Дофинцы под предводительством неутомимого Танги, маршала де Рие и Барбазана, слывшего в народе бесстрашным, овладели городом Туром, который именем герцога защищали Гильом де Ромнель и Шарль де Лаб, и выслали несколько вооруженных групп к воротам Парижа.
Таким образом, слева у герцога Жана были дофинцы, враги Бургундии, справа — англичане, враги Франции, а спереди и сзади — чума, враг всех и вся.
Зажатый в тиски, герцог стал подумывать о переговорах с дофином, дабы препоручить ему, королю и королеве защиту Парижа, а самому отправиться на помощь Руану.
Следствием сего явилось то, что королева и герцог Бургундский наново подписали статьи о мире, провозглашение коего несколько времени назад было отложено, — сперва в Брэ, а затем в Монтеро. 17 сентября эти статьи были оглашены под звуки трубы на улицах Парижа, и герцог Бретонский, предъявитель сего договора, был отряжен к дофину, дабы испросить у него согласия. В то же время, желая склонить его к примирению, герцог отправил к дофину его молодую жену[28] — та находилась в Париже и была в большой милости у королевы и герцога.
Герцог Бретонский нашел дофина в Туре и добился аудиенции. Когда герцога ввели к дофину, по правую руку от него стоял молодой герцог арманьякский: он прибыл накануне из Гиени, чтобы потребовать расследования по делу смерти своего отца, на что получил высочайшее согласие; по левую руку стоял Танги Дюшатель, заклятый враг герцога Бургундского; а позади — председатель Луве, Барбазан и Шарль де Лаб, недавний бургундец, а теперь сторонник дофина; все они желали войны, ибо верили, что с дофином их ждет великое будущее, а с герцогом Жаном — одни потери.
С первого взгляда герцог Бретонский понял, каков будет исход переговоров, однако он почтительно преклонил колено и вручил договор герцогу Туренскому.
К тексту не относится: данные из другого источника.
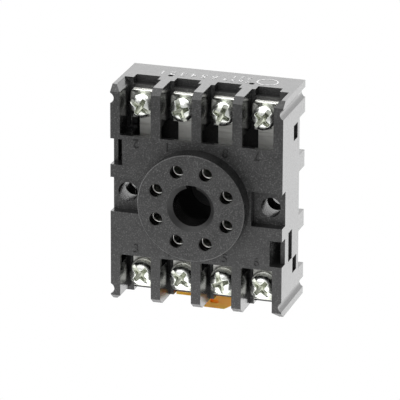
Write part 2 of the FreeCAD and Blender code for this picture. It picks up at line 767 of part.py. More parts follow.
def build_washer(name):
    """A round clamp washer with a dovetail tail towards the wire entry."""
    body = new_body(name)

    sketch = new_sketch(body, name + "_round", "XZ_Plane", z=terminal_front)
    add_circle(sketch, 0, 0, washer_radius)
    add_feature(body, "Pad", sketch, washer_thick)

    sketch = new_sketch(body, name + "_tail", "XZ_Plane", z=terminal_front)
    add_outline(
        sketch,
        [
            (-tail_root, 0),
            (tail_root, 0),
            (tail_root, tail_start),
            (tail_end, tail_reach),
            (-tail_end, tail_reach),
            (-tail_root, tail_start),
        ],
    )
    add_feature(body, "Pad", sketch, washer_thick)

    sketch = new_sketch(body, name + "_hole", "XZ_Plane", z=terminal_front + washer_thick)
    add_circle(sketch, 0, 0, shank_radius + thread_play)
    add_feature(body, "Pocket", sketch)
    return body


def build_screw(name):
    """An M3.5 pan head screw with a straight slot and a cross recess."""
    body = new_body(name)
    under = terminal_front + washer_thick
    face = under + head_height

    sketch = new_sketch(body, name + "_turned", "XY_Plane")
    add_outline(
        sketch,
        [
            (0, -(under - shank_length)),
            (shank_radius - overlap, -(under - shank_length)),
            (shank_radius, -(under - shank_length + overlap)),
            (shank_radius, -under),
            (head_radius, -under),
            (head_radius, -(face - head_round)),
            (head_radius - head_round * 0.3, -(face - head_round * 0.3)),
            (head_radius - head_round, -face),
            (0, -face),
        ],
    )
    add_turn(body, "Revolution", sketch)

    sketch = new_sketch(body, name + "_slot", "XZ_Plane", z=face)
    reach = head_radius + overrun
    add_box(sketch, -reach, reach, -slot_width / 2, slot_width / 2)
    add_feature(body, "Pocket", sketch, slot_depth)

    sketch = new_sketch(body, name + "_cross", "XZ_Plane", z=face)
    half = slot_width / 2
    add_outline(
        sketch,
        [
            (-cross_half, -half),
            (-half, -half),
            (-half, -cross_half),
            (half, -cross_half),
            (half, -half),
            (cross_half, -half),
            (cross_half, half),
            (half, half),
            (half, cross_half),
            (-half, cross_half),
            (-half, half),
            (-cross_half, half),
        ],
    )
    cross = add_feature(body, "Pocket", sketch, cross_depth)
    cross.setExpression("TaperAngle", (-cross_slope).text)
    return body


# The bottom row repeats the top row after half a turn about the socket's axis.
# For each number: place in its row, whether it is in the bottom row, and how its slot stands.
stations = {
    2: (0, False, -30),
    1: (1, False, -68),
    8: (2, False, 65),
    7: (3, False, 49),
    3: (0, True, -45),
    4: (1, True, -36),
    5: (2, True, -70),
    6: (3, True, -42),
}
shifts = [neck_shift_two, neck_shift_one, neck_shift_eight, neck_shift_seven]
eyes = [(-pin_z, pin_x), (-pin_x, pin_z), (pin_x, pin_z), (pin_z, pin_x)]
toward_user = Vector(0, -1, 0)

for pin, (place, in_bottom_row, slot_angle) in sorted(stations.items()):
    turn = 180 if in_bottom_row else 0
    sign = -1 if in_bottom_row else 1
    twin = row_bays - 1 - place if in_bottom_row else place
    label = str(pin)

    terminal = build_terminal("terminal_" + label, twin, shifts[twin], *eyes[twin])
    terminal.Placement = Placement(Vector(0, 0, 0), Rotation(toward_user, turn))

    contact = build_contact("contact_" + label)
    outward = 22.5 + 45 * (pin - 1)
    contact.Placement = Placement(Vector(0, 0, 0), Rotation(toward_user, outward))
    eye_x, eye_z = eyes[twin]
    contact.setExpression("Placement.Base.x", (eye_x * sign).text)
    contact.setExpression("Placement.Base.z", (eye_z * sign).text)

    washer = build_washer("washer_" + label)
    washer.Placement = Placement(Vector(0, 0, 0), Rotation(toward_user, turn))
    screw = build_screw("screw_" + label)
    screw.Placement = Placement(Vector(0, 0, 0), Rotation(toward_user, slot_angle))
    for piece in (washer, screw):
        piece.setExpression("Placement.Base.x", bay_centre(place).text)
        piece.setExpression("Placement.Base.z", (screw_at * sign).text)

doc.recompute()

# Nothing is written unless every object of the document is sound
for item in doc.Objects:
    if "Invalid" in item.State or "Error" in item.State:
        raise RuntimeError(item.Name + " failed: " + str(item.State))
bodies = [item for item in doc.Objects if item.TypeId == "PartDesign::Body"]
for body in bodies:
    if body.Shape.isNull() or not body.Shape.isValid():
        raise RuntimeError(body.Label + " has no sound shape")

os.makedirs("parts", exist_ok=True)
for body in bodies:
    body.Shape.exportStep("parts/" + body.Label + ".step")
    print(body.Label, "solids", len(body.Shape.Solids), "volume", round(body.Shape.Volume, 2))
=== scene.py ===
# %% [markdown]
# # A relay socket, lesson in cells
#
# This is the screw-terminal socket that an eight-pin relay plugs into. Its solids are already
# there, made in CAD: one black moulding, a back cover, an orange lever, and a terminal, contact,
# washer and screw for each of the eight pins. What is left is how they look. Each cell below
# does one small thing and prints what it did, so it can be run and changed by itself.

# %% Load the solids
import math

import bpy
import numpy as np
from mathutils import Matrix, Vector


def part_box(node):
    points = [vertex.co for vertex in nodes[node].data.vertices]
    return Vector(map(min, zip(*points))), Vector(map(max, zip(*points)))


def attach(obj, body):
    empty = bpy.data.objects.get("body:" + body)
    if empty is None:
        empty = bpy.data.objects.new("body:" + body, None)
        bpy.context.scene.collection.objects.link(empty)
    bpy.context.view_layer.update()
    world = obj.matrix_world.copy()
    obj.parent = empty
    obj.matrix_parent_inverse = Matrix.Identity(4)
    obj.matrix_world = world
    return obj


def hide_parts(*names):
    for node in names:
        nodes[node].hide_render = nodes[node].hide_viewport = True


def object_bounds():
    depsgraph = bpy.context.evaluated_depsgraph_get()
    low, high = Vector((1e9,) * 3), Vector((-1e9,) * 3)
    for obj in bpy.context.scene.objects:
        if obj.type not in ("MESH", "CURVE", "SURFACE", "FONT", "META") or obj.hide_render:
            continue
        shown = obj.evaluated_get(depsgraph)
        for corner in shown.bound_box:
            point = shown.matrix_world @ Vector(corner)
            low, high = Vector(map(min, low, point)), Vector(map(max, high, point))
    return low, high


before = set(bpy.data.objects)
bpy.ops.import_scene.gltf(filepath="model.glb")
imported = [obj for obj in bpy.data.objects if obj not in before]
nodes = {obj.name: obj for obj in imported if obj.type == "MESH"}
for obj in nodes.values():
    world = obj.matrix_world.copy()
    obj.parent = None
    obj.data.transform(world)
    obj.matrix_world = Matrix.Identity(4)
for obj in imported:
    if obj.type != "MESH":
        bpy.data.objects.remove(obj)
cad_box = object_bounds()
print(len(nodes), "solids from CAD, in a box of", [list(map(float, corner)) for corner in cad_box])

# %% [markdown]
# ## The camera
#
# A catalogue photograph of a thing this small is taken from almost a metre away with a long
# lens, so lines that run back hardly close in. The eight pin holes lie on a circle, which the
# picture shows as an ellipse: its two widths and its tilt give the three angles below. A
# camera is easiest to place by three arrows: where it looks, what is right and what is up.

# %% Place the camera
millimetre = 0.001
azimuth = math.radians(17.281)
elevation = math.radians(19.687)
roll = math.radians(0.214)
camera_distance = 901.3 * millimetre
front_plane = 17.3 * millimetre
pixels_across = 400
pixels_per_metre = 4546.0
sensor_width = 36.0


def camera_arrows(azimuth, elevation, roll):
    """Forward, right and up of a camera that circles the object.

    For azimuth a and elevation e, forward is cos e * (-sin a, cos a) across and -sin e up.
    Right is level, up is right x forward, and the roll turns right and up about forward.
    """
    forward = np.array(
        [
            -math.sin(azimuth) * math.cos(elevation),
            math.cos(azimuth) * math.cos(elevation),
            -math.sin(elevation),
        ]
    )
    level = np.array([math.cos(azimuth), math.sin(azimuth), 0.0])
    upright = np.cross(level, forward)
    right = level * math.cos(roll) + upright * math.sin(roll)
    up = upright * math.cos(roll) - level * math.sin(roll)
    return forward, right, up


forward, right, up = camera_arrows(azimuth, elevation, roll)
aim = np.array([0.0, -front_plane, 0.0]) + right * 0.91 * millimetre + up * 0.68 * millimetre
camera_place = aim - forward * camera_distance
camera_data = bpy.data.cameras.new("camera")
camera_data.sensor_width = sensor_width
camera_data.lens = pixels_per_metre * camera_distance / pixels_across * sensor_width
camera_data.clip_start = 0.01
camera_data.clip_end = 20.0
camera = bpy.data.objects.new("camera", camera_data)
turned = np.eye(4)
turned[:3, 0] = right
turned[:3, 1] = up
turned[:3, 2] = -forward
turned[:3, 3] = camera_place
camera.matrix_world = Matrix(turned.tolist())
bpy.context.collection.objects.link(camera)
bpy.context.scene.camera = camera
print("lens", round(camera_data.lens, 1), "mm, camera at", np.round(camera_place, 3))

# %% [markdown]
# ## Materials: small helpers first
#
# A material is a chain of nodes. These helpers save typing: they add a node and set its plain
# sockets, join two sockets by name, lay noise, ramps and bumps, and work out sums and tests.

# %% Node helpers


def add_node(material, kind, **sockets):
    """Adds a node of the kind and sets each named socket to a plain value."""
    node = material.node_tree.nodes.new("ShaderNode" + kind)
    for name, value in sockets.items():
        node.inputs[name.replace("_", " ")].default_value = value
    return node


def join(material, source, out_name, target, in_name):
    """A wire from one node's output to another node's input."""
    material.node_tree.links.new(source.outputs[out_name], target.inputs[in_name])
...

Тот взял его и, не распечатывая, сказал герцогу, помогая ему подняться:
— Дорогой кузен, я знаю, что это такое. Меня призывают в Париж, не так ли? Если я соглашусь туда вернуться, мне обещают мир. Кузен, я не собираюсь мириться с убийцами и возвращаться в город, который все еще истекает кровью и исходит слезами. Герцог посеял зло, пусть он его и врачует; я не совершал преступления, и не мне искупать чужую вину.
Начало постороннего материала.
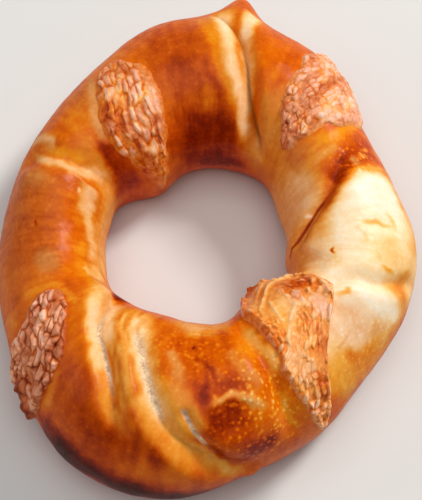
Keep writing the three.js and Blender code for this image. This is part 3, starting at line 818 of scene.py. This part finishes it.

Герцог Бретонский пытался настаивать — тщетно. Он вернулся в Париж, неся герцогу Бургундскому отказ дофина в тот момент, когда герцог шел в Совет, дабы выслушать там гонца из Руана. Герцог внимательно слушал своего посла, когда же тот замолчал, он уронил голову на грудь и глубоко задумался. Спустя несколько минут герцог сказал:
— Он сам вынуждает меня к этому. — И вышел в залу Королевского совета.
Нетрудно дать объяснение словам герцога Бургундского.
Герцог был первым вассалом французской короны и самым могущественным принцем христианского мира. Парижане обожали его; в течение трех месяцев он управлял страной как король; сам же несчастный король был безнадежно болен, и даже те, кто чаял его выздоровления, считали, что он не жилец; в случае его смерти, поскольку регентом был герцог, выход мог быть только один. Дофинцы владели лишь провинциями Мэн и Анжу, если б они уступили английскому королю Гиень и Нормандию, то заручились бы его поддержкой и получили бы в его лице союзника. Находящиеся во власти герцога Фландрия и Артуа, присоединенные им к короне Франции, были бы для нее возмещением этой потери; наконец, опыт Гуго Капета был еще свеж в памяти, так почему бы его и не повторить, а дофин отказывался от всякого примирения и желал войны, так пусть и пеняет на себя, если последствия всего этого падут на его голову.